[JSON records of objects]
=-=-=

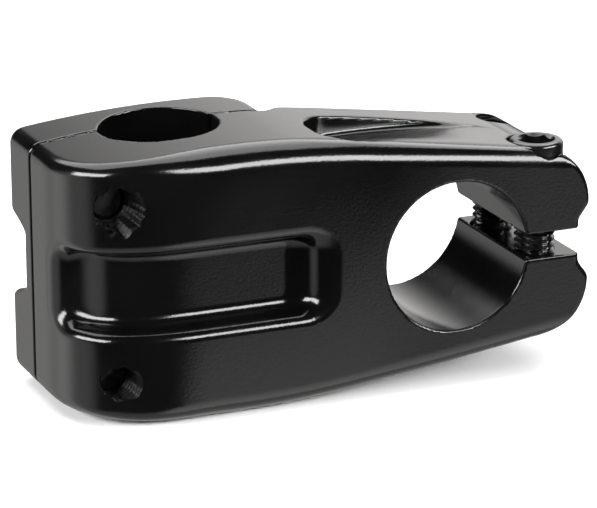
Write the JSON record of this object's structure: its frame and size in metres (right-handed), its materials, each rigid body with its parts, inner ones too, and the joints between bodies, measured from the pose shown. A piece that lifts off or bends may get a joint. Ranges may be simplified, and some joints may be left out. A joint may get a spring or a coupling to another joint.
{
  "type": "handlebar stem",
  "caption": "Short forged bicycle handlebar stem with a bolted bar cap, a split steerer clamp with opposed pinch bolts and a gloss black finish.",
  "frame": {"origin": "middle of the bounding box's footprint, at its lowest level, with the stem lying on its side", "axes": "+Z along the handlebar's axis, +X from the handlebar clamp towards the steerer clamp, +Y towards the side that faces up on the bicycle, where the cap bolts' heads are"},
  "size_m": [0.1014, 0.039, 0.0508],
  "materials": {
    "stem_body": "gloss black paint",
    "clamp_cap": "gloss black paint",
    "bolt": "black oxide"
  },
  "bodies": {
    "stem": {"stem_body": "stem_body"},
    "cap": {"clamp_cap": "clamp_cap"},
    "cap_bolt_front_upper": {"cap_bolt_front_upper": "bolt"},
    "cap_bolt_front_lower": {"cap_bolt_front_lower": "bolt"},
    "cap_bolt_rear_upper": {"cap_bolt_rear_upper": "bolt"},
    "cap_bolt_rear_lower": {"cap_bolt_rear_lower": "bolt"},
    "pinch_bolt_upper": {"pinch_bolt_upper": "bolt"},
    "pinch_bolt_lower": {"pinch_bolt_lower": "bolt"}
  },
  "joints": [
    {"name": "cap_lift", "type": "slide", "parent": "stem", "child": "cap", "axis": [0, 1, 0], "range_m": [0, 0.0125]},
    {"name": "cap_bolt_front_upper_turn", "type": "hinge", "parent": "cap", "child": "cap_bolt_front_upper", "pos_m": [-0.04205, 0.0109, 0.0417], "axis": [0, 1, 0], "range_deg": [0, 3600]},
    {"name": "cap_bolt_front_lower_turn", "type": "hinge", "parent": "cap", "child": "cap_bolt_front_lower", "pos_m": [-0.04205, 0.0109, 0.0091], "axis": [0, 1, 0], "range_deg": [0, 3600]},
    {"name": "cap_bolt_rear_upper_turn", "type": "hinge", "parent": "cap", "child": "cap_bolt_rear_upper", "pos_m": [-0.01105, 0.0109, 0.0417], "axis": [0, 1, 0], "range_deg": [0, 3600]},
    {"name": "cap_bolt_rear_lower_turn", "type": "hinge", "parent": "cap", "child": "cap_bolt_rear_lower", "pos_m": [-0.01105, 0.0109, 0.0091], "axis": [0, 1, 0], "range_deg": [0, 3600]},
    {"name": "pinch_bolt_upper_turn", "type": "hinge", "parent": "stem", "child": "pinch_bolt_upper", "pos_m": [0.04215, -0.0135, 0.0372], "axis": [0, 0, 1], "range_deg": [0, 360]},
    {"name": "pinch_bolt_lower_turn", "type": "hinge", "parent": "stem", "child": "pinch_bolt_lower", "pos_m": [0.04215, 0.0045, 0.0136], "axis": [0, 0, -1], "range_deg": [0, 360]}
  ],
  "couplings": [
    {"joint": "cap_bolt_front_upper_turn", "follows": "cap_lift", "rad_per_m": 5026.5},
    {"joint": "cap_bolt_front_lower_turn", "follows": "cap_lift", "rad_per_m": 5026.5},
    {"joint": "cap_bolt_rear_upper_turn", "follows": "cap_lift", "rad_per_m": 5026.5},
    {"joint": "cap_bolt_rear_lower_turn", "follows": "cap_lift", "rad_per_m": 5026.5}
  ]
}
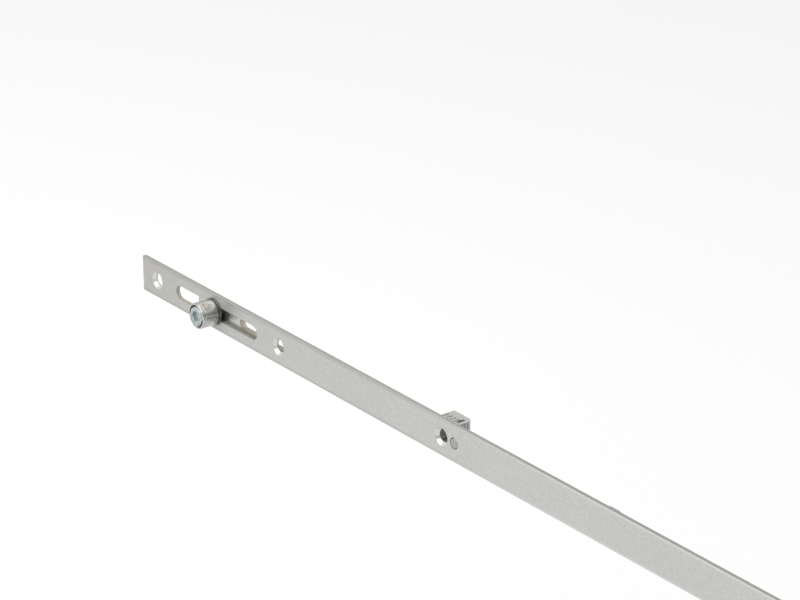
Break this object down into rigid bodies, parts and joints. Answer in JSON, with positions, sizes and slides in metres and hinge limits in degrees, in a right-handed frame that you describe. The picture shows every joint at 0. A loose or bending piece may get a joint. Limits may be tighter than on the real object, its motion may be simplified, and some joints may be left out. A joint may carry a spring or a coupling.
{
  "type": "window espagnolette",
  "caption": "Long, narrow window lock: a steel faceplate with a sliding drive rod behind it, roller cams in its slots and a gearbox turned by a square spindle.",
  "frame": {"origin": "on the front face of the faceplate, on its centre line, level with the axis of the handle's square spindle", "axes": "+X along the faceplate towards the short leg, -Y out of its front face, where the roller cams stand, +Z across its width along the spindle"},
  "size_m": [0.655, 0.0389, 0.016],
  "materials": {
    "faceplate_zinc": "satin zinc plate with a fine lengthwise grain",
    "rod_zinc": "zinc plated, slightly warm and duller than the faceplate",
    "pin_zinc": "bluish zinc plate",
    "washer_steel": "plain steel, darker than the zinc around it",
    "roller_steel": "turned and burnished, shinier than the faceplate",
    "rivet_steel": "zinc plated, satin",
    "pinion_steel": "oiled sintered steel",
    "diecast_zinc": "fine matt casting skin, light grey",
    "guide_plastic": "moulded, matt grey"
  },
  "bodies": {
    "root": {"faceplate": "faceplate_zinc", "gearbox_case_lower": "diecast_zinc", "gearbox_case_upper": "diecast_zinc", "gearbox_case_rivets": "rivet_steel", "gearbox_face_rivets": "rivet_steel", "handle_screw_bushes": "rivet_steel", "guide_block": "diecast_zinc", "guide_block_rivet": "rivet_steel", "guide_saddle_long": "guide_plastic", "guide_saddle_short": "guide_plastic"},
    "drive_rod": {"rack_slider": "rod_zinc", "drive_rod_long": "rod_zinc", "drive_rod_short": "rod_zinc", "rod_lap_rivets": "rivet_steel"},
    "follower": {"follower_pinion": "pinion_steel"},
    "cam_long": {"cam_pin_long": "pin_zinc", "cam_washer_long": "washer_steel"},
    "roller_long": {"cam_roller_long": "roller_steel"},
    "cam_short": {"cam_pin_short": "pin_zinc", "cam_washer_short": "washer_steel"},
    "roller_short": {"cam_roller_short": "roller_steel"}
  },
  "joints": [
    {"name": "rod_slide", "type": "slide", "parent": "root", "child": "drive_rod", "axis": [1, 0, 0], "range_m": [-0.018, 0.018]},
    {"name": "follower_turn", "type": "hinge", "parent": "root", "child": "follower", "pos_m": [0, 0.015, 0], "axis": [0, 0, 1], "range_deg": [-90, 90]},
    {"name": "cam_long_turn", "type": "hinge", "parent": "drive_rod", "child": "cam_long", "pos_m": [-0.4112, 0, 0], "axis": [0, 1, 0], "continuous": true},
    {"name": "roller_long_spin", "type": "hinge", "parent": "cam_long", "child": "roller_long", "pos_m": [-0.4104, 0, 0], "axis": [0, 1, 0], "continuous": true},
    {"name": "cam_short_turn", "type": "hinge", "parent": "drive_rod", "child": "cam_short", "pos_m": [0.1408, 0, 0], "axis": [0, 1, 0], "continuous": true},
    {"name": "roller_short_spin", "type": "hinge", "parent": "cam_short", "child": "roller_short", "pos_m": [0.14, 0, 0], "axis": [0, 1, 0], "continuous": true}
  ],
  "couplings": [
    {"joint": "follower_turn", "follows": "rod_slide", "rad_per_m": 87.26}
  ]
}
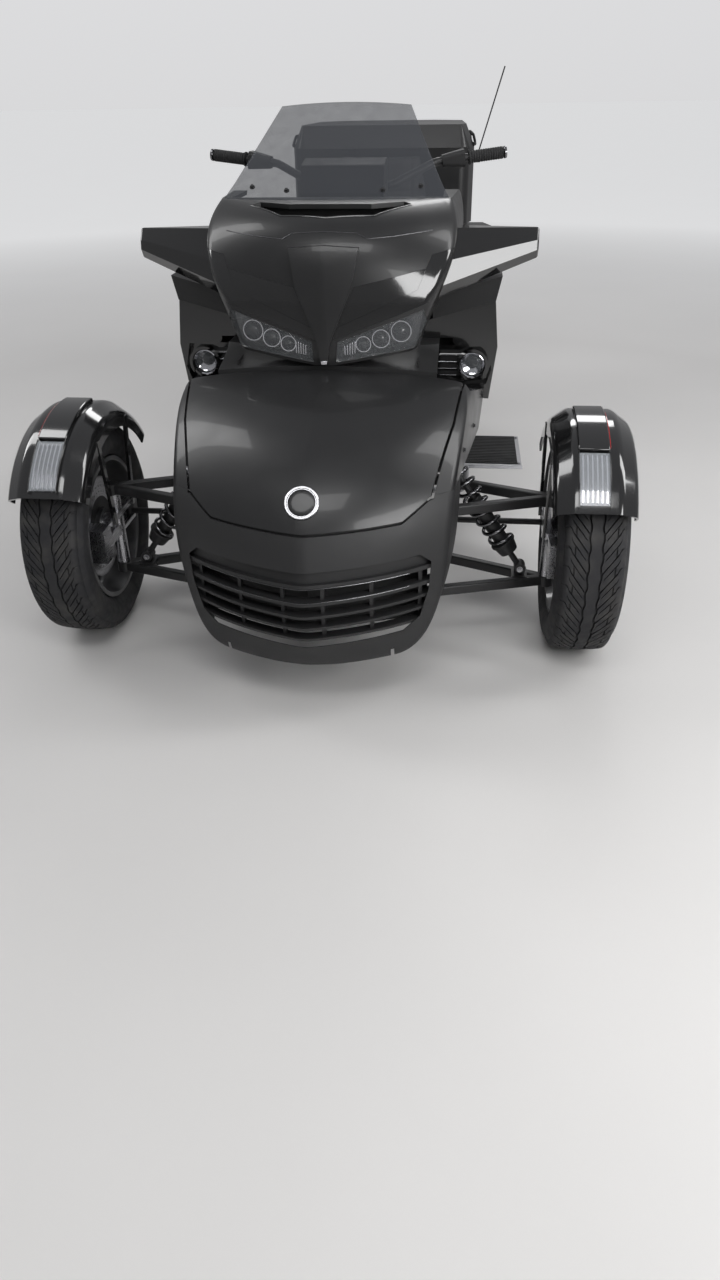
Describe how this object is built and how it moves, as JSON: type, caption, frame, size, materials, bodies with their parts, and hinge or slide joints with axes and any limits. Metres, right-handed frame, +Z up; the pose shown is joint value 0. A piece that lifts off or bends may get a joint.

=-=-=

Task statement:
Set all of the entries down again, exactly as they were given.

Answer for the task:
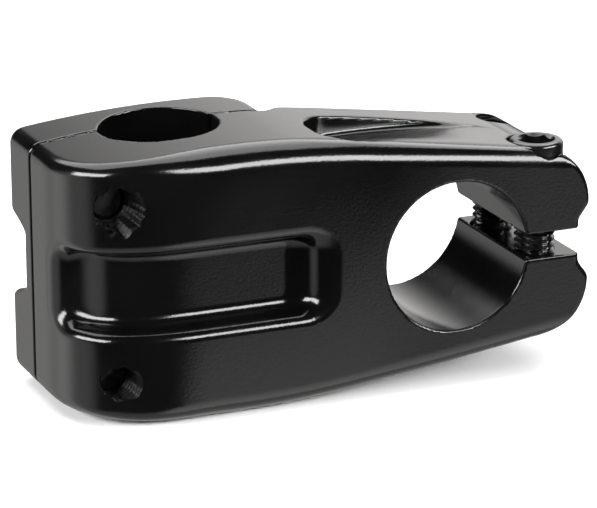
Write the JSON record of this object's structure: its frame and size in metres (right-handed), its materials, each rigid body with its parts, inner ones too, and the joints between bodies, measured from the pose shown. A piece that lifts off or bends may get a joint. Ranges may be simplified, and some joints may be left out. A joint may get a spring or a coupling to another joint.
{
  "type": "handlebar stem",
  "caption": "Short forged bicycle handlebar stem with a bolted bar cap, a split steerer clamp with opposed pinch bolts and a gloss black finish.",
  "frame": {"origin": "middle of the bounding box's footprint, at its lowest level, with the stem lying on its side", "axes": "+Z along the handlebar's axis, +X from the handlebar clamp towards the steerer clamp, +Y towards the side that faces up on the bicycle, where the cap bolts' heads are"},
  "size_m": [0.1014, 0.039, 0.0508],
  "materials": {
    "stem_body": "gloss black paint",
    "clamp_cap": "gloss black paint",
    "bolt": "black oxide"
  },
  "bodies": {
    "stem": {"stem_body": "stem_body"},
    "cap": {"clamp_cap": "clamp_cap"},
    "cap_bolt_front_upper": {"cap_bolt_front_upper": "bolt"},
    "cap_bolt_front_lower": {"cap_bolt_front_lower": "bolt"},
    "cap_bolt_rear_upper": {"cap_bolt_rear_upper": "bolt"},
    "cap_bolt_rear_lower": {"cap_bolt_rear_lower": "bolt"},
    "pinch_bolt_upper": {"pinch_bolt_upper": "bolt"},
    "pinch_bolt_lower": {"pinch_bolt_lower": "bolt"}
  },
  "joints": [
    {"name": "cap_lift", "type": "slide", "parent": "stem", "child": "cap", "axis": [0, 1, 0], "range_m": [0, 0.0125]},
    {"name": "cap_bolt_front_upper_turn", "type": "hinge", "parent": "cap", "child": "cap_bolt_front_upper", "pos_m": [-0.04205, 0.0109, 0.0417], "axis": [0, 1, 0], "range_deg": [0, 3600]},
    {"name": "cap_bolt_front_lower_turn", "type": "hinge", "parent": "cap", "child": "cap_bolt_front_lower", "pos_m": [-0.04205, 0.0109, 0.0091], "axis": [0, 1, 0], "range_deg": [0, 3600]},
    {"name": "cap_bolt_rear_upper_turn", "type": "hinge", "parent": "cap", "child": "cap_bolt_rear_upper", "pos_m": [-0.01105, 0.0109, 0.0417], "axis": [0, 1, 0], "range_deg": [0, 3600]},
    {"name": "cap_bolt_rear_lower_turn", "type": "hinge", "parent": "cap", "child": "cap_bolt_rear_lower", "pos_m": [-0.01105, 0.0109, 0.0091], "axis": [0, 1, 0], "range_deg": [0, 3600]},
    {"name": "pinch_bolt_upper_turn", "type": "hinge", "parent": "stem", "child": "pinch_bolt_upper", "pos_m": [0.04215, -0.0135, 0.0372], "axis": [0, 0, 1], "range_deg": [0, 360]},
    {"name": "pinch_bolt_lower_turn", "type": "hinge", "parent": "stem", "child": "pinch_bolt_lower", "pos_m": [0.04215, 0.0045, 0.0136], "axis": [0, 0, -1], "range_deg": [0, 360]}
  ],
  "couplings": [
    {"joint": "cap_bolt_front_upper_turn", "follows": "cap_lift", "rad_per_m": 5026.5},
    {"joint": "cap_bolt_front_lower_turn", "follows": "cap_lift", "rad_per_m": 5026.5},
    {"joint": "cap_bolt_rear_upper_turn", "follows": "cap_lift", "rad_per_m": 5026.5},
    {"joint": "cap_bolt_rear_lower_turn", "follows": "cap_lift", "rad_per_m": 5026.5}
  ]
}
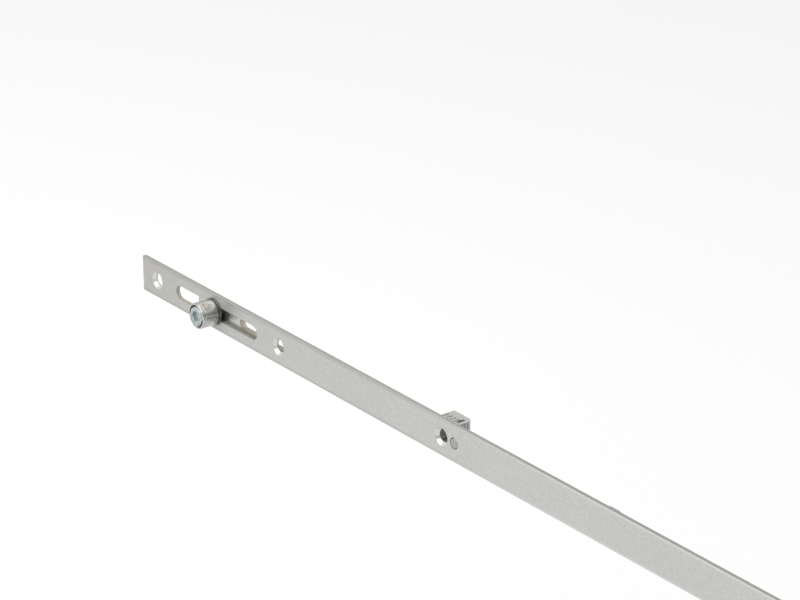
Break this object down into rigid bodies, parts and joints. Answer in JSON, with positions, sizes and slides in metres and hinge limits in degrees, in a right-handed frame that you describe. The picture shows every joint at 0. A loose or bending piece may get a joint. Limits may be tighter than on the real object, its motion may be simplified, and some joints may be left out. A joint may carry a spring or a coupling.
{
  "type": "window espagnolette",
  "caption": "Long, narrow window lock: a steel faceplate with a sliding drive rod behind it, roller cams in its slots and a gearbox turned by a square spindle.",
  "frame": {"origin": "on the front face of the faceplate, on its centre line, level with the axis of the handle's square spindle", "axes": "+X along the faceplate towards the short leg, -Y out of its front face, where the roller cams stand, +Z across its width along the spindle"},
  "size_m": [0.655, 0.0389, 0.016],
  "materials": {
    "faceplate_zinc": "satin zinc plate with a fine lengthwise grain",
    "rod_zinc": "zinc plated, slightly warm and duller than the faceplate",
    "pin_zinc": "bluish zinc plate",
    "washer_steel": "plain steel, darker than the zinc around it",
    "roller_steel": "turned and burnished, shinier than the faceplate",
    "rivet_steel": "zinc plated, satin",
    "pinion_steel": "oiled sintered steel",
    "diecast_zinc": "fine matt casting skin, light grey",
    "guide_plastic": "moulded, matt grey"
  },
  "bodies": {
    "root": {"faceplate": "faceplate_zinc", "gearbox_case_lower": "diecast_zinc", "gearbox_case_upper": "diecast_zinc", "gearbox_case_rivets": "rivet_steel", "gearbox_face_rivets": "rivet_steel", "handle_screw_bushes": "rivet_steel", "guide_block": "diecast_zinc", "guide_block_rivet": "rivet_steel", "guide_saddle_long": "guide_plastic", "guide_saddle_short": "guide_plastic"},
    "drive_rod": {"rack_slider": "rod_zinc", "drive_rod_long": "rod_zinc", "drive_rod_short": "rod_zinc", "rod_lap_rivets": "rivet_steel"},
    "follower": {"follower_pinion": "pinion_steel"},
    "cam_long": {"cam_pin_long": "pin_zinc", "cam_washer_long": "washer_steel"},
    "roller_long": {"cam_roller_long": "roller_steel"},
    "cam_short": {"cam_pin_short": "pin_zinc", "cam_washer_short": "washer_steel"},
    "roller_short": {"cam_roller_short": "roller_steel"}
  },
  "joints": [
    {"name": "rod_slide", "type": "slide", "parent": "root", "child": "drive_rod", "axis": [1, 0, 0], "range_m": [-0.018, 0.018]},
    {"name": "follower_turn", "type": "hinge", "parent": "root", "child": "follower", "pos_m": [0, 0.015, 0], "axis": [0, 0, 1], "range_deg": [-90, 90]},
    {"name": "cam_long_turn", "type": "hinge", "parent": "drive_rod", "child": "cam_long", "pos_m": [-0.4112, 0, 0], "axis": [0, 1, 0], "continuous": true},
    {"name": "roller_long_spin", "type": "hinge", "parent": "cam_long", "child": "roller_long", "pos_m": [-0.4104, 0, 0], "axis": [0, 1, 0], "continuous": true},
    {"name": "cam_short_turn", "type": "hinge", "parent": "drive_rod", "child": "cam_short", "pos_m": [0.1408, 0, 0], "axis": [0, 1, 0], "continuous": true},
    {"name": "roller_short_spin", "type": "hinge", "parent": "cam_short", "child": "roller_short", "pos_m": [0.14, 0, 0], "axis": [0, 1, 0], "continuous": true}
  ],
  "couplings": [
    {"joint": "follower_turn", "follows": "rod_slide", "rad_per_m": 87.26}
  ]
}
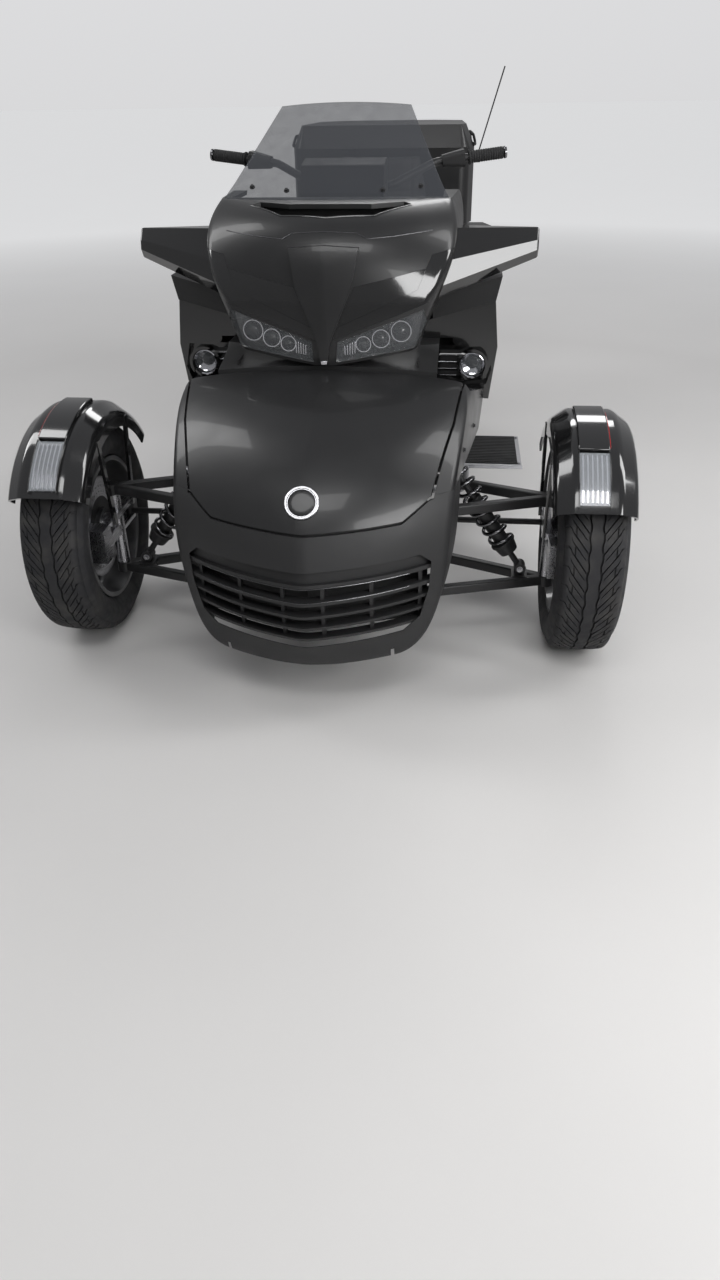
Describe how this object is built and how it moves, as JSON: type, caption, frame, size, materials, bodies with their parts, and hinge or slide joints with axes and any limits. Metres, right-handed frame, +Z up; the pose shown is joint value 0. A piece that lifts off or bends may get a joint.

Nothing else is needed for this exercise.